▶ STATED EXERCISE
Everything from the first line of the records to the line containing "BACK_EDGE_Z = -0.018", inclusive, is to be extracted exactly, and nothing more.

▶ Items listed in a dataset
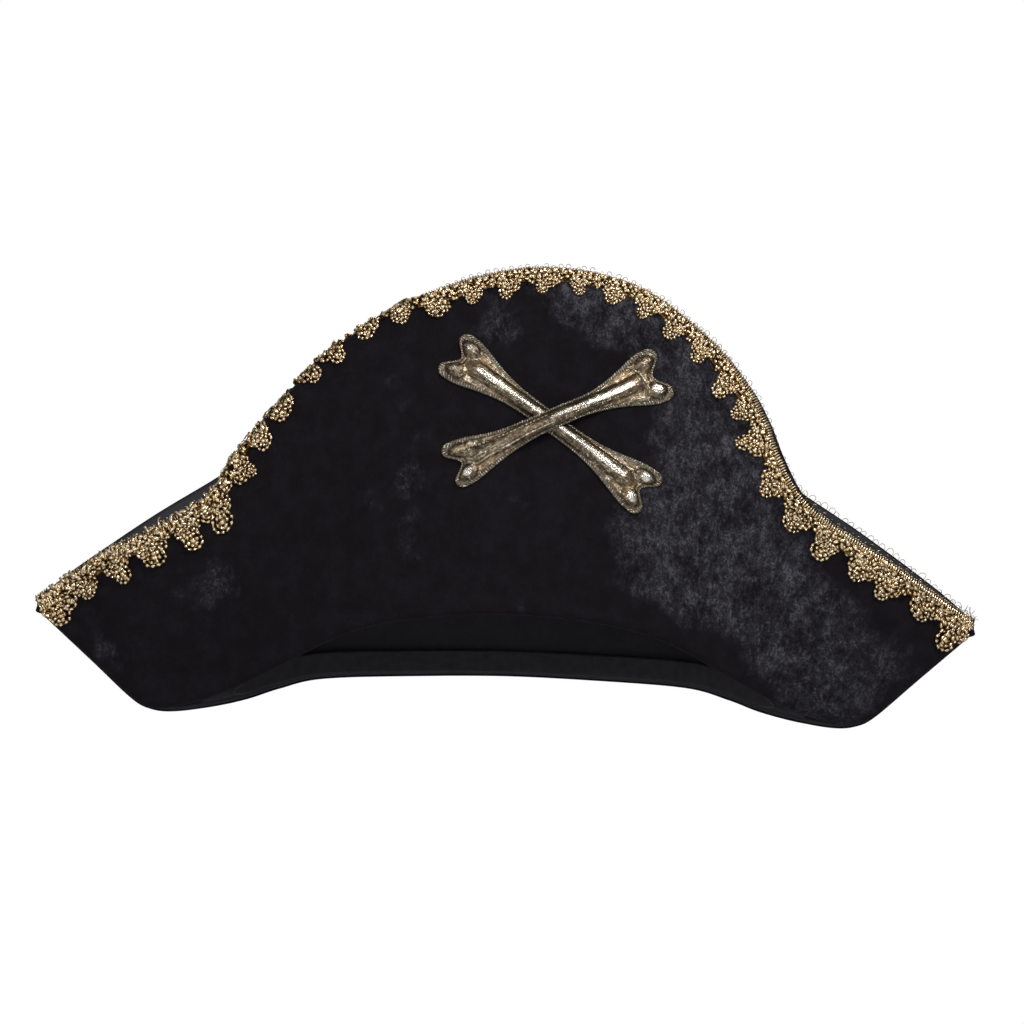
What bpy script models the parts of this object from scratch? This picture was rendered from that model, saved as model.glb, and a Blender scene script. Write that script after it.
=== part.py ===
"""Pirate hat: a soft bicorne with a front and a back brim panel, sewn together down both sides.

Each panel is crushed velvet over a foam core with a smooth lining. A cap of two walls and an oval
tip closes the hat over the head, and a ribbon covers the seam round the head opening. Gold braid with
hanging shells is sewn along the top edges, and two padded bones are crossed on the front panel.

Frame: metres, +Z up, the front of the hat faces -Y, and X runs from tip to tip. The origin is the
middle of the head opening, level with the middle of the front panel's lower edge (the brow line).
"""

import math

import bmesh
import bpy
import numpy as np

# Brim outline, as seen from the front.
TIP_HALF_SPAN = 0.210      # middle of the hat to a side tip
TIP_Z = 0.007              # upper end of the short edge at each tip
TIP_EDGE = 0.005           # height of that short edge
CORNER_HALF_SPAN = 0.159   # middle of the hat to a bottom corner
CORNER_Z = -0.0435
CORNER_ROUND = 0.010
ROUNDING_PULL = 0.29       # how near a rounded corner's middle stays to the sharp corner
FRONT_PEAK = (0.020, 0.1545)   # the crown of the front panel leans a little to the right
BACK_PEAK = (0.0, 0.150)
FRONT_EDGE_Z = 0.0         # middle of a panel's lower edge
BACK_EDGE_Z = -0.018

# Top edges: (share of the way from tip to peak, share of the rise from tip to peak).
FRONT_LEFT_EDGE = (
    (0.12, 0.12), (0.24, 0.21), (0.345, 0.31), (0.395, 0.43),
    (0.47, 0.575), (0.56, 0.73), (0.70, 0.875), (0.85, 0.97),
)
FRONT_RIGHT_EDGE = (
    (0.18, 0.135), (0.35, 0.26), (0.425, 0.345), (0.475, 0.46),
    (0.51, 0.57), (0.56, 0.68), (0.65, 0.81), (0.81, 0.95),
)
BACK_SIDE_EDGE = (
    (0.08, 0.11), (0.24, 0.295), (0.375, 0.435), (0.45, 0.53),
    (0.55, 0.675), (0.67, 0.835), (0.82, 0.96),
)
# Bottom edges: (share of the half span to the corner, share of the drop to the corner).
FRONT_ARCH = ((0.24, 0.05), (0.44, 0.20), (0.635, 0.53), (0.79, 0.78))
BACK_ARCH = ((0.30, 0.07), (0.53, 0.20), (0.65, 0.43), (0.74, 0.66), (0.85, 0.86))

# How far the panels stand out from the plane that they are sewn together in.
OPENING_HALF_WIDTH = 0.136
OPENING_HALF_DEPTH = 0.050     # to the inner face of a panel, in the middle
OPENING_SHARES = (0.1, 0.9)    # the opening lies between these shares of the lower edge
TOP_HALF_DEPTH = 0.046
TOP_BOW = 2.2                  # power of the bow along the top edge; a higher one is squarer
BELLY = 0.005
FRONT_FLANK_LEAN = 0.007       # the front panel's side flaps droop forward by this
FLANK_MIDDLE = 0.72            # share of the half span where they droop most
FLANK_REACH = 0.16

# Layers of a panel, from the inside out.
SEAM_GAP = 0.00015             # from each panel to the plane between them
LAYER_GAP = 0.0003
LINING = 0.0005
FOAM = 0.0030
VELVET = 0.0010
TURN_IN = 0.0015               # the foam and the lining stop this short of the velvet's edges
LEAST_FACING = 0.6             # a layer is never thickened along Y by more than one over this

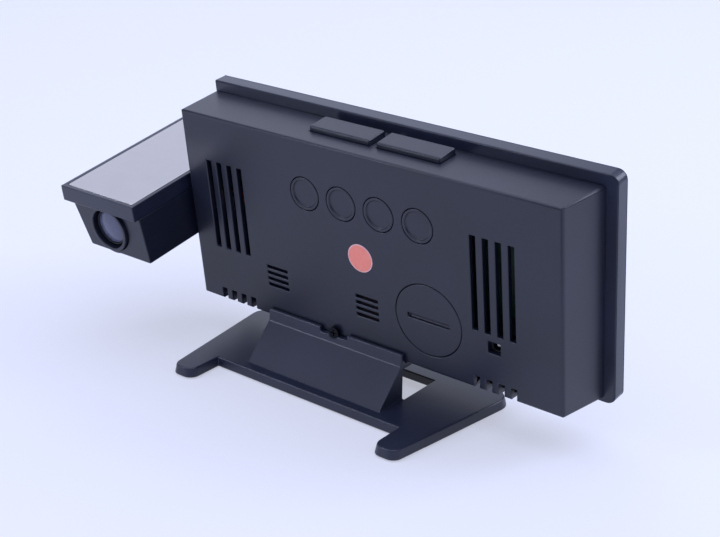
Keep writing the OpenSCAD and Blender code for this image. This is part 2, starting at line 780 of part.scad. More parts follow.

▶ ANSWER TO THE PROBLEM
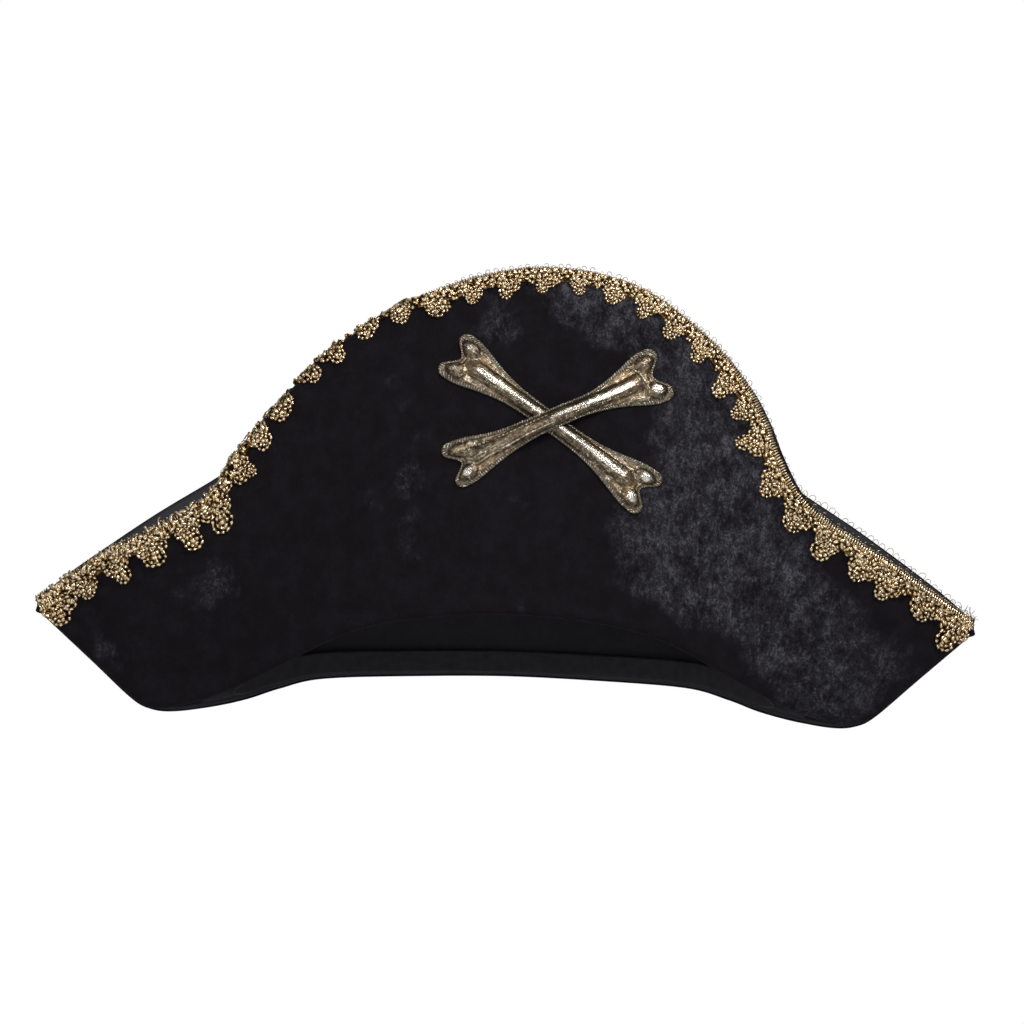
What bpy script models the parts of this object from scratch? This picture was rendered from that model, saved as model.glb, and a Blender scene script. Write that script after it.
=== part.py ===
"""Pirate hat: a soft bicorne with a front and a back brim panel, sewn together down both sides.

Each panel is crushed velvet over a foam core with a smooth lining. A cap of two walls and an oval
tip closes the hat over the head, and a ribbon covers the seam round the head opening. Gold braid with
hanging shells is sewn along the top edges, and two padded bones are crossed on the front panel.

Frame: metres, +Z up, the front of the hat faces -Y, and X runs from tip to tip. The origin is the
middle of the head opening, level with the middle of the front panel's lower edge (the brow line).
"""

import math

import bmesh
import bpy
import numpy as np

# Brim outline, as seen from the front.
TIP_HALF_SPAN = 0.210      # middle of the hat to a side tip
TIP_Z = 0.007              # upper end of the short edge at each tip
TIP_EDGE = 0.005           # height of that short edge
CORNER_HALF_SPAN = 0.159   # middle of the hat to a bottom corner
CORNER_Z = -0.0435
CORNER_ROUND = 0.010
ROUNDING_PULL = 0.29       # how near a rounded corner's middle stays to the sharp corner
FRONT_PEAK = (0.020, 0.1545)   # the crown of the front panel leans a little to the right
BACK_PEAK = (0.0, 0.150)
FRONT_EDGE_Z = 0.0         # middle of a panel's lower edge
BACK_EDGE_Z = -0.018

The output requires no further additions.